Profits rose 10.1 per cent on year to 680.3 billion yuan (S$142.1 billion) last month compared with a 16.4 per cent gain in July, data from China’s statistics bureau showed on Tuesday, report agencies.
Industrial production rose in August at its slackest pace since July 2020, weighed by domestic Covid-19 outbreaks, high raw material prices, a campaign by Beijing to cut carbon emissions and a persistent shortage of parts such as semiconductors.
A sustained crackdown this year on real estate speculation and new borrowing by developers for projects has also sapped demand for construction-related goods and services.
“A sustained and stable recovery in corporate profits is facing more challenges,” said Zhu Hong, senior statistician at the statistics bureau, in a statement.
“The epidemic is still spreading in some areas, overall prices of bulk commodities are high, the cost of international logistics is elevated, and the shortage of chips is pushing up corporate costs.”
High commodity prices in recent months have hurt the bottom-lines of many medium-sized and downstream factories.
To cool prices, China will auction more industrial metals from its state stockpiles next month in a rare release of inventories. Prior to this year, Beijing had not sold off state metal reserves for more than a decade.
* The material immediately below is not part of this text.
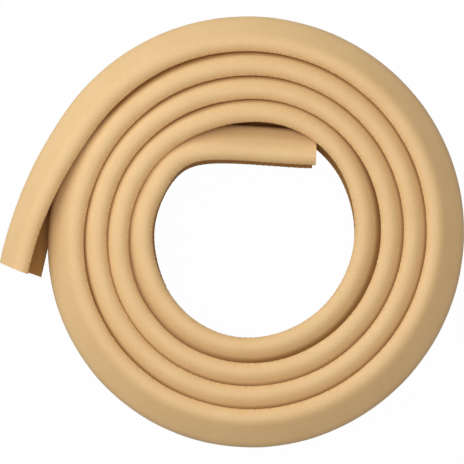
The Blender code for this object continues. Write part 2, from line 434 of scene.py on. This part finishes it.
def foam_skin():
    """Smooth skin with faint mottling, pores and creases, painted shade in the creases, the channel and
    under the next turn, and open cells on the cut ends.
    """
    material = bpy.data.materials.new("foam_skin")
    material.use_nodes = True
    material.node_tree.nodes.clear()
    start = Wire(material.node_tree)
    place = start.add("ShaderNodeTexCoord", out="Object")
    along, fold, depth, covered, cut = [
        start.add("ShaderNodeAttribute", {"attribute_name": name}, out="Fac")
        for name in ("along", "fold", "depth", "covered", "cut")
    ]
    cloud = start.add("ShaderNodeTexNoise", {}, {"Vector": place, "Scale": CLOUD_RATE, "Detail": 3.0})
    grain = start.add("ShaderNodeTexNoise", {}, {"Vector": place, "Scale": GRAIN_RATE, "Detail": 2.0})
    pores = start.add("ShaderNodeTexVoronoi", {}, {"Vector": place, "Scale": PORE_RATE}, out="Distance")
    cells = start.add("ShaderNodeTexVoronoi", {}, {"Vector": place, "Scale": CELL_RATE}, out="Distance")
    crease = (along * CREASE_RATE).ripple(2.0)
    creased = fold * (1 - (abs(crease - 0.5) * CREASE_SHARPNESS).clamped())
    patches = (cloud - 0.5) * CLOUD_TONE + (grain - 0.5) * GRAIN_TONE
    # random mottling, plus painted shade along the creases
    mottle_and_crease_shade = (patches + creased * CREASE_SHADE_TONE + SKIN_TONE).clamped()
    # painted shade: the channel's face and the covered outer face are darkened in colour
    inside = (((depth - CHANNEL_START) * CHANNEL_SHARPNESS).clamped() + covered).clamped()
    skin = mottle_and_crease_shade.blend(TAN, MOTTLE_AND_CREASE_SHADE_TAN)
    shade_lined = inside.blend(skin, PAINTED_SHADE_TAN)
    colour = cut.blend(shade_lined, CUT_TAN)
    height = grain * GRAIN_HEIGHT + pores * PORE_HEIGHT + creased * CREASE_HEIGHT
    relief = height * (1 - cut) + cells * cut * CELL_HEIGHT
    bump = start.add(
        "ShaderNodeBump",
        {},
        {"Strength": RELIEF_STRENGTH, "Distance": RELIEF, "Height": relief},
        out="Normal",
    )
    cloudy = SKIN_ROUGHNESS + (cloud - 0.5) * CLOUD_ROUGHNESS
    shader = start.add(
        "ShaderNodeBsdfPrincipled",
        {},
        {
            "Base Color": colour,
            "Roughness": cloudy + cut * CUT_ROUGHNESS + inside * CHANNEL_ROUGHNESS,
            "Normal": bump,
            "Specular IOR Level": SKIN_GLOSS,
        },
    )
    start.add("ShaderNodeOutputMaterial", {}, {"Surface": shader})
    return material


def swept_strip():
    """The wound strip as a plain mesh object named foam_strip."""
    knots = wound_strip()
    line = line_object(
        "middle_line",
        [(point.x, point.y, rest_height(roll)) for point, roll in knots],
        [roll for point, roll in knots],
        False,
    )
    section = line_object("strip_section", [(x, y, 0) for x, y in SECTION], [0] * len(SECTION), True)
    tree, sockets = strip_tree()
    sweep = line.modifiers.new("sweep", "NODES")
    sweep.node_group = tree
    for name, value in (
        ("Section", section),
        ("Spacing", 0.00093),
        ("Dent Depth", 0.00035),
        ("Pucker Depth", 0.0002),
        ("Pucker Pitch", 0.0024),
        ("Pucker Reach", 0.0026),
        ("Skin", foam_skin()),
    ):
        sweep[sockets[name]] = value
    graph = bpy.context.evaluated_depsgraph_get()
    mesh = bpy.data.meshes.new_from_object(line.evaluated_get(graph))
    bpy.data.objects.remove(line)
    bpy.data.objects.remove(section)
    made = bpy.data.objects.new("foam_strip", mesh)
    bpy.context.scene.collection.objects.link(made)
    return made, knots


# Both cuts lean a little: the slant is seen from the side, and the skew from above.
INNER_CUT_SLANT = math.radians(5)
INNER_CUT_SKEW = 0
OUTER_CUT_SLANT = math.radians(4)
OUTER_CUT_SKEW = math.radians(-9)
CUT_REACH = 0.02  # how far from a cut its lean stretches the strip


def trim_ends(strip, knots):
    """Leans both cut ends as the knife left them, and lays the underside flat on the ground."""
    cells = bmesh.new()
    cells.from_mesh(strip.data)
    caps = [face for face in cells.faces if len(face.verts) > STRIP_FACE_CORNERS]
    along = cells.verts.layers.float["along"]
    length = max(vert[along] for vert in cells.verts)
    for end, beside, at, slant, skew in (
        (0, 1, 0, INNER_CUT_SLANT, INNER_CUT_SKEW),
        (-1, -2, length, OUTER_CUT_SLANT, OUTER_CUT_SKEW),
    ):
        point, roll = knots[end]
        direction = (point - knots[beside][0]).normalized().to_3d()
        middle = Vector((*point, rest_height(roll)))
        side = Vector((direction.y, -direction.x, 0))
        for vert in cells.verts:
            share = 1 - abs(vert[along] - at) / CUT_REACH
            if share > 0:
                offset = vert.co - middle
                lean = math.tan(slant) * offset.z + math.tan(skew) * side.dot(offset)
                vert.co += share * lean * direction
    for vert in cells.verts:
        vert.co.z = max(vert.co.z, 0)
    bmesh.ops.recalc_face_normals(cells, faces=cells.faces)
    for face in caps:
        for edge in face.edges:
            edge.smooth = False
    cells.to_mesh(strip.data)
    cells.free()


foam_strip, wound = swept_strip()
trim_ends(foam_strip, wound)
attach(foam_strip, "root")
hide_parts("edge_strip")

# The floor. A plain pale sheet that the coil lies on. The camera sees it nearly white, and it keeps the
# coil's shadow.
FLOOR_SIZE = 6.0
FLOOR_COLOUR = (0.6, 0.6, 0.6, 1)
FLOOR_WHITE = 0.985  # share of plain white in what the camera sees of it
PLAIN_WHITE = (1, 1, 1, 1)


def pale_floor():
    material = bpy.data.materials.new("pale_floor")
    material.use_nodes = True
    material.node_tree.nodes.clear()
    start = Wire(material.node_tree)
    plain = start.add("ShaderNodeBsdfDiffuse", {}, {"Color": FLOOR_COLOUR})
    white = start.add("ShaderNodeEmission", {}, {"Color": PLAIN_WHITE, "Strength": 1.0})
    seen = start.add("ShaderNodeLightPath", out="Is Camera Ray")
    mixed = start.add("ShaderNodeMixShader", {}, {0: seen * FLOOR_WHITE, 1: plain, 2: white})
    start.add("ShaderNodeOutputMaterial", {}, {"Surface": mixed})
    return material


sheet = bmesh.new()
bmesh.ops.create_grid(sheet, x_segments=1, y_segments=1, size=FLOOR_SIZE / 2)
floor_mesh = bpy.data.meshes.new("floor")
sheet.to_mesh(floor_mesh)
sheet.free()
floor_mesh.materials.append(pale_floor())
floor = bpy.data.objects.new("floor", floor_mesh)
bpy.context.scene.collection.objects.link(floor)

# The light. A large soft lamp overhead and another high on the left fill a dim pale room. A long low
# soft box on the upper left, a little cooler, lays a broad gloss on the coil's outer face.
WHITE_LIGHT = (1.0, 1.0, 1.0)
COOL_LIGHT = (0.79, 0.92, 1.0)
ROOM_COLOUR = (0.96, 0.98, 1.0, 1)
ROOM_LIGHT = 0.25


def soft_lamp(name, width, height, power, colour, azimuth, elevation, distance):
    """A lamp of this width and height in metres, aimed at the coil from this side, angles in degrees."""
    data = bpy.data.lights.new(name, "AREA")
    data.shape = "RECTANGLE"
    data.size = width
    data.size_y = height
    data.energy = power
    data.color = colour
    lamp = bpy.data.objects.new(name, data)
    around = math.radians(azimuth)
    above = math.radians(elevation)
    level = math.cos(above)
    away = Vector((math.cos(around) * level, math.sin(around) * level, math.sin(above)))
    lamp.location = away * distance
    lamp.rotation_euler = away.to_track_quat("Z", "Y").to_euler()
    bpy.context.scene.collection.objects.link(lamp)


soft_lamp("overhead", 1.0, 1.0, 12.6, WHITE_LIGHT, azimuth=0, elevation=88, distance=1.7)
soft_lamp("high_left", 0.9, 0.9, 7.3, WHITE_LIGHT, azimuth=160, elevation=50, distance=1.6)
soft_lamp("soft_box", 1.1, 0.4, 4.9, COOL_LIGHT, azimuth=134, elevation=22, distance=1.2)

world = bpy.data.worlds.new("room")
world.use_nodes = True
world.node_tree.nodes.clear()
start = Wire(world.node_tree)
room = start.add("ShaderNodeBackground", {}, {"Color": ROOM_COLOUR, "Strength": ROOM_LIGHT})
backdrop = start.add("ShaderNodeBackground", {}, {"Color": PLAIN_WHITE, "Strength": 1.0})
rays = start.add("ShaderNodeLightPath", out="Is Camera Ray")
around = start.add("ShaderNodeMixShader", {}, {0: rays, 1: room, 2: backdrop})
start.add("ShaderNodeOutputWorld", {}, {"Surface": around})
bpy.context.scene.world = world

# The camera. It stands high above the coil and looks down from a few degrees off its axis, so that a
# little of the lower leg shows round the hole and beside the outer end.
PIXELS = 464
METRES_A_PIXEL = 0.0004587  # at the coil's mid height
SENSOR = 36.0
FAR = 100
AIM = Vector((0.00014, -0.00071, 0.025))
STAND = Vector((0.073, -0.157, 2.475))  # from the point aimed at to the camera

camera_data = bpy.data.cameras.new("camera")
camera_data.sensor_width = SENSOR
camera_data.lens = SENSOR * STAND.length / (PIXELS * METRES_A_PIXEL)
camera_data.clip_end = FAR
camera = bpy.data.objects.new("camera", camera_data)
back = STAND.normalized()
right = Vector((0, 1, 0)).cross(back).normalized()
turned = Matrix((right, back.cross(right), back)).transposed().to_4x4()
camera.matrix_world = Matrix.Translation(AIM + STAND) @ turned
bpy.context.scene.collection.objects.link(camera)
bpy.context.scene.camera = camera
bpy.context.scene.view_settings.view_transform = "Standard"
Earlier this month, China also released crude oil from its strategic reserves for the first time.
But further dimming the outlook for manufacturers, China has tightened controls on power usage by energy-intensive firms to meet climate goals, hurting production.
The power shortages have also triggered electricity cuts across regions this month, clouding the economic outlook.
“We expect industrial profit growth to fall further in coming months amid a notable growth slowdown in H2 due to the recurring Covid-19 waves and Beijing’s zero-Covid strategy, likely slowing exports, and Beijing’s enforcement of property sector tightening and green measures,” Nomura analysts wrote in a note.
“We believe the slowdown could be even sharper in September due to severe power outages in many regions.”
For the January-August period, industrial firms’ profits rose 49.5 per cent year-on-year to 5.61 trillion yuan, slowing from a 57.3 per cent increase in the first seven months of 2021.
Liabilities at industrial firms rose 8.4 per cent on an annual basis at end-August, up from 8.2 per cent growth as of end-July.